>>

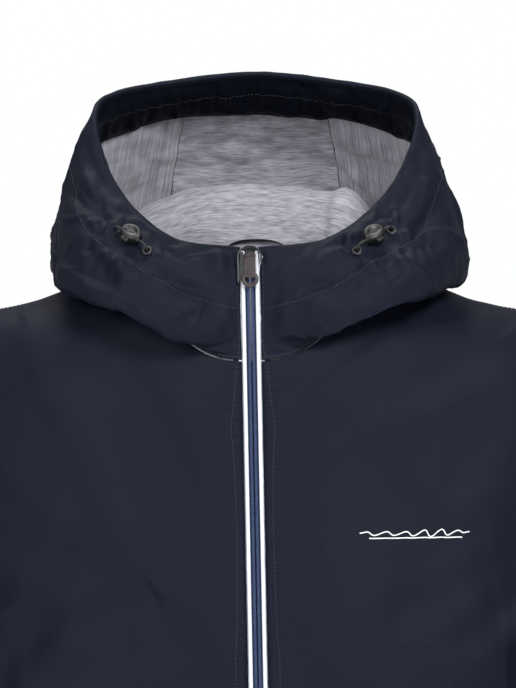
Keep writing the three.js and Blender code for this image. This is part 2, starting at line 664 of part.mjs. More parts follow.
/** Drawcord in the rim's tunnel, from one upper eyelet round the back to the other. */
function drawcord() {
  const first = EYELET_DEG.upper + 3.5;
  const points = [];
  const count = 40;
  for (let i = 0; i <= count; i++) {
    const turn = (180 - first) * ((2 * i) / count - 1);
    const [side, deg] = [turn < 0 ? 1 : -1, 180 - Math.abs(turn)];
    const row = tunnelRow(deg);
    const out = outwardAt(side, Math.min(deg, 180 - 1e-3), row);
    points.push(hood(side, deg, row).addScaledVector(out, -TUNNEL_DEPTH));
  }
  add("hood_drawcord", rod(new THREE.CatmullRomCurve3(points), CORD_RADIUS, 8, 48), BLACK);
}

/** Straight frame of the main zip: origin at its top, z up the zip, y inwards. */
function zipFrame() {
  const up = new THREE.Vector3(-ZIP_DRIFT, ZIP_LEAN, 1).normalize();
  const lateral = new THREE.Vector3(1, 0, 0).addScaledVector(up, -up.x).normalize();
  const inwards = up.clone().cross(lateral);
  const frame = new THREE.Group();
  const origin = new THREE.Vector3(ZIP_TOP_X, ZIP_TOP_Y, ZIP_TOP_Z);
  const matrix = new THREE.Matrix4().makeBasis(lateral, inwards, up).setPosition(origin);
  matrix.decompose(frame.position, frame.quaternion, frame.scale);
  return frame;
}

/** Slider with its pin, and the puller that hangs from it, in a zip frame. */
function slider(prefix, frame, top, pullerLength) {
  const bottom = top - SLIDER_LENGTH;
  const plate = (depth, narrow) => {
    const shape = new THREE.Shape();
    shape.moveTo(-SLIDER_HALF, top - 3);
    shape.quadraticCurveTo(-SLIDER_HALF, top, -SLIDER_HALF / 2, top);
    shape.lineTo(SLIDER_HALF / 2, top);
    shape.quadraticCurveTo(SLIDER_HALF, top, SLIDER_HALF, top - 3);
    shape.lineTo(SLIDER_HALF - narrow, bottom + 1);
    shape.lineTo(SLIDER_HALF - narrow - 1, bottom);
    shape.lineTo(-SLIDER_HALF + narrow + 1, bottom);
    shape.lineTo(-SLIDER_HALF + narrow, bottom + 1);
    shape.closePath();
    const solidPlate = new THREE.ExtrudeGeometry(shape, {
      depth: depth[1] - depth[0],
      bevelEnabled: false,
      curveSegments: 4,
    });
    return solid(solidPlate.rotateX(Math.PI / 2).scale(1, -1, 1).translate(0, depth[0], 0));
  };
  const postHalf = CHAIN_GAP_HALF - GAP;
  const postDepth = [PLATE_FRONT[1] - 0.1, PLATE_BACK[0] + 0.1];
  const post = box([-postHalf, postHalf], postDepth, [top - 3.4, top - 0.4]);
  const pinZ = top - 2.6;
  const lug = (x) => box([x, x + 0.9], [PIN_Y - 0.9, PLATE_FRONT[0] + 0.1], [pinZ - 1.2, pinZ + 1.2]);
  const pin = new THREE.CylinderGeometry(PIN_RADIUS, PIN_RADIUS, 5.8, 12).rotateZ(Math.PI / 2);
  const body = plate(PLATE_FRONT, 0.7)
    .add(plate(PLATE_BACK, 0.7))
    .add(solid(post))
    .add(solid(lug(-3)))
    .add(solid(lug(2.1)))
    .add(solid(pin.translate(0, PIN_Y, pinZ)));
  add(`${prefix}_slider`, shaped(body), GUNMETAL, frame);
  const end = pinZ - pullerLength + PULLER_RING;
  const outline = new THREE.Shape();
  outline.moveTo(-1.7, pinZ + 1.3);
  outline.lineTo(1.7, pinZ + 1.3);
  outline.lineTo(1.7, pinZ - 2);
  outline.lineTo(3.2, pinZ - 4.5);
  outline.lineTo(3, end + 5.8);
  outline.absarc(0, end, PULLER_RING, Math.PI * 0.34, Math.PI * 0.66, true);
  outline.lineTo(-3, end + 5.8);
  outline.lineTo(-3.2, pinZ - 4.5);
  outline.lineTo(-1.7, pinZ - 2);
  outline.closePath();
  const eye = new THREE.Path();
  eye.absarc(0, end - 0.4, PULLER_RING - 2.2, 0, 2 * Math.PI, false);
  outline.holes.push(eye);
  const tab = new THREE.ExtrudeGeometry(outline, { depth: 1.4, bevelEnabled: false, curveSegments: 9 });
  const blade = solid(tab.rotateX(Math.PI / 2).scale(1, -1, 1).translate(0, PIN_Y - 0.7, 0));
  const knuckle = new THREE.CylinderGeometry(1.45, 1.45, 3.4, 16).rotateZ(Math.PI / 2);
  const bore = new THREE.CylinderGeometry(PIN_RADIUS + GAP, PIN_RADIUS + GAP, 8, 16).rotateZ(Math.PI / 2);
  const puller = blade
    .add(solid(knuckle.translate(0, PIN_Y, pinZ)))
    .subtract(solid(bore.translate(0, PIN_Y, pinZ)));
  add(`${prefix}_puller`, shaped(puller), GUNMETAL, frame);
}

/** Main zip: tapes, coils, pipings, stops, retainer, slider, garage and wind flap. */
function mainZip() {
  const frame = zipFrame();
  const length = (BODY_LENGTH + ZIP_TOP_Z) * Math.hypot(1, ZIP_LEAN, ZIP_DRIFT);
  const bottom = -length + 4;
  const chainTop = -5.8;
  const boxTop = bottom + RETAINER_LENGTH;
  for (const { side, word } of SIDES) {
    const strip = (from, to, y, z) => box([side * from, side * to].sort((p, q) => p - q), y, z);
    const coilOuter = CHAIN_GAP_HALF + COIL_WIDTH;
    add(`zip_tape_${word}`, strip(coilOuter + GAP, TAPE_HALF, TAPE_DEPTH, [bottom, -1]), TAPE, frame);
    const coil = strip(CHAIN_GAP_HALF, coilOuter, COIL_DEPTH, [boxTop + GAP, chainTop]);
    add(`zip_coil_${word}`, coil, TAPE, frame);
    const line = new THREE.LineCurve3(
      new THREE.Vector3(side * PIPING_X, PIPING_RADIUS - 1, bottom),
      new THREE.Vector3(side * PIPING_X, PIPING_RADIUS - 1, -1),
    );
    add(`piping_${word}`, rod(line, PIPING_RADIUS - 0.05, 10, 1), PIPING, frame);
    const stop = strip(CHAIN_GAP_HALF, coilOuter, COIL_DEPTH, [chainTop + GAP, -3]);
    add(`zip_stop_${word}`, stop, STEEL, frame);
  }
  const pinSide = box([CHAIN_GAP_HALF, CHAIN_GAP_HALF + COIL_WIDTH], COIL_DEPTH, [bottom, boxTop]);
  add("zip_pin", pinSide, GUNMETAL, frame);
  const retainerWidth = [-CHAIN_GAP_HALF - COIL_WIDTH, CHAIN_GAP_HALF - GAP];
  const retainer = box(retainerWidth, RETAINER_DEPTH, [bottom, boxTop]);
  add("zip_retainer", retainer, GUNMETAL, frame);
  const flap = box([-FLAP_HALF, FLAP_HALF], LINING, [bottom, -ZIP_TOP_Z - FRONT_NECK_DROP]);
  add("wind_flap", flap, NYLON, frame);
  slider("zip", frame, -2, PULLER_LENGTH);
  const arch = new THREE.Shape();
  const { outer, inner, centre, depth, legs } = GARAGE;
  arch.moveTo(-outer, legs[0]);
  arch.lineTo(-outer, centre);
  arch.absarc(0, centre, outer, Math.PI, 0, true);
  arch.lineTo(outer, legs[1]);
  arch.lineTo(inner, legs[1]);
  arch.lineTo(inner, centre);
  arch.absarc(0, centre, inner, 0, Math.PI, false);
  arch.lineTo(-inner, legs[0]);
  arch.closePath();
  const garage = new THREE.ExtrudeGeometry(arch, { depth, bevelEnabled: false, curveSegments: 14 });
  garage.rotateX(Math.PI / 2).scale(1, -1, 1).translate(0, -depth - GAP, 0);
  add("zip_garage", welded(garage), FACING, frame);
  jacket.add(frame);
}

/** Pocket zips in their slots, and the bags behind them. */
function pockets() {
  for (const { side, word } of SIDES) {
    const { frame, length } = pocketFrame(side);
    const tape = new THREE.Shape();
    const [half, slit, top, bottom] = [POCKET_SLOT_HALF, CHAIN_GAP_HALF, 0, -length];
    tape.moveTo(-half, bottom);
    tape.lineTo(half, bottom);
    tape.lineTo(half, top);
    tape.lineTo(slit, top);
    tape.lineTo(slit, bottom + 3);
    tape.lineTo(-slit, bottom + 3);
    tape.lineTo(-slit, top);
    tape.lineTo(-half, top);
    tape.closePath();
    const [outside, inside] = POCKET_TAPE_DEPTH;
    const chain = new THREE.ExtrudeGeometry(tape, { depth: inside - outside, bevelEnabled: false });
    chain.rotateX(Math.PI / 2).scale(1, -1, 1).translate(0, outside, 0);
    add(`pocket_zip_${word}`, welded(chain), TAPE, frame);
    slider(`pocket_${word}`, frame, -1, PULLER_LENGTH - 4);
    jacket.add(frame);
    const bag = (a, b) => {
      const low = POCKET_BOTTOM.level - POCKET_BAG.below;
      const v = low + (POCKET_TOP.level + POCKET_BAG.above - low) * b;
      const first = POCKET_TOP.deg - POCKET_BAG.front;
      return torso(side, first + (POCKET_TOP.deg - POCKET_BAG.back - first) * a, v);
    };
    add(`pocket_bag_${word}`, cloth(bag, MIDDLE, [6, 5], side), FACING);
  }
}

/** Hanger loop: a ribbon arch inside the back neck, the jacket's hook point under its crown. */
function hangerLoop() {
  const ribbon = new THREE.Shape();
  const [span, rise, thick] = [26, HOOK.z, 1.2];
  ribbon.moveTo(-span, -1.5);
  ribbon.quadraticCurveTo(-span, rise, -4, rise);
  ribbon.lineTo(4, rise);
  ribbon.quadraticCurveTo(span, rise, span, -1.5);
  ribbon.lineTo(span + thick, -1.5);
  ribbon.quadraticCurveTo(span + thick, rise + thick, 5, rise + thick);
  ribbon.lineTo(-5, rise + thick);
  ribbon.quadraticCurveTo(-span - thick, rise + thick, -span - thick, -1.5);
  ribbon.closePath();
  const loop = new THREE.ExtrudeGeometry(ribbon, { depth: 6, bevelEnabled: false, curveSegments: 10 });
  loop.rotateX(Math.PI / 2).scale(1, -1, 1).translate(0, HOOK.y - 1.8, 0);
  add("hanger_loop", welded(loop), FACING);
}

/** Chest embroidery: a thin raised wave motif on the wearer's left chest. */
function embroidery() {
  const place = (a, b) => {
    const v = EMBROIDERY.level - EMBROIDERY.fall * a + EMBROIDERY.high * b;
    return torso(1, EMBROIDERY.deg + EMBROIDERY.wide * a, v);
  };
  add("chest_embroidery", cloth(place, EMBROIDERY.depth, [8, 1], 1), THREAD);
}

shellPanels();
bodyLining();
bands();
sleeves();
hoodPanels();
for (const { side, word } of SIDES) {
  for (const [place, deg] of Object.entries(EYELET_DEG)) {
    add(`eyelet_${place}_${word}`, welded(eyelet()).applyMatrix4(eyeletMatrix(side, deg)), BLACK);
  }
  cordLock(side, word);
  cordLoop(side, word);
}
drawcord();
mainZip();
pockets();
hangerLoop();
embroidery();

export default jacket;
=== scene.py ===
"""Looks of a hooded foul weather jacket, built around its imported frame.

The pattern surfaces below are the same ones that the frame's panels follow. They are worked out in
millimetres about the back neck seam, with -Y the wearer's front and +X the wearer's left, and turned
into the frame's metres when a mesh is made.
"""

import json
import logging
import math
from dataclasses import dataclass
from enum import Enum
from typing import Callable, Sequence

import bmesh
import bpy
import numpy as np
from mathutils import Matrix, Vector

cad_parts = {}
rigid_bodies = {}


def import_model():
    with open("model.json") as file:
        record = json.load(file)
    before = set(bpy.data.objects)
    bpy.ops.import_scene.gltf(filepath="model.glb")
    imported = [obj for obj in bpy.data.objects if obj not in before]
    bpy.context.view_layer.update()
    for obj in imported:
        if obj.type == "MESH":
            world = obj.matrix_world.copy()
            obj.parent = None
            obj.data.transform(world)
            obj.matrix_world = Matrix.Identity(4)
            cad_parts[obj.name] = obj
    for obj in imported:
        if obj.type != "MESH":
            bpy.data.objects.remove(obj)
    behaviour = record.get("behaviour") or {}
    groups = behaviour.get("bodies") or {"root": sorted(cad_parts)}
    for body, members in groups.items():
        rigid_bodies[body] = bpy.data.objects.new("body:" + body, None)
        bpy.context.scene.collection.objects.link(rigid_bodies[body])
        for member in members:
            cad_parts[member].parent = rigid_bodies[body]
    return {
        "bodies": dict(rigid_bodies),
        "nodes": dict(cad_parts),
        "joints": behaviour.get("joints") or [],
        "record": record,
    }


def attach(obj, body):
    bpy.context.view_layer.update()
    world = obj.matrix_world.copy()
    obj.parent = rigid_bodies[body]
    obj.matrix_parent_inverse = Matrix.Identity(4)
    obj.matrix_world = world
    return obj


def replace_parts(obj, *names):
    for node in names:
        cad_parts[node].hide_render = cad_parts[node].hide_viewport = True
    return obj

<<

• Exercise details:
Your task is to extract exactly the lines starting at the line with "shellPanels();" and ending at the line with "before = set(bpy.data.objects)", including both ends, and no other lines.

• Expected answer:
shellPanels();
bodyLining();
bands();
sleeves();
hoodPanels();
for (const { side, word } of SIDES) {
  for (const [place, deg] of Object.entries(EYELET_DEG)) {
    add(`eyelet_${place}_${word}`, welded(eyelet()).applyMatrix4(eyeletMatrix(side, deg)), BLACK);
  }
  cordLock(side, word);
  cordLoop(side, word);
}
drawcord();
mainZip();
pockets();
hangerLoop();
embroidery();

export default jacket;
=== scene.py ===
"""Looks of a hooded foul weather jacket, built around its imported frame.

The pattern surfaces below are the same ones that the frame's panels follow. They are worked out in
millimetres about the back neck seam, with -Y the wearer's front and +X the wearer's left, and turned
into the frame's metres when a mesh is made.
"""

import json
import logging
import math
from dataclasses import dataclass
from enum import Enum
from typing import Callable, Sequence

import bmesh
import bpy
import numpy as np
from mathutils import Matrix, Vector

cad_parts = {}
rigid_bodies = {}


def import_model():
    with open("model.json") as file:
        record = json.load(file)
    before = set(bpy.data.objects)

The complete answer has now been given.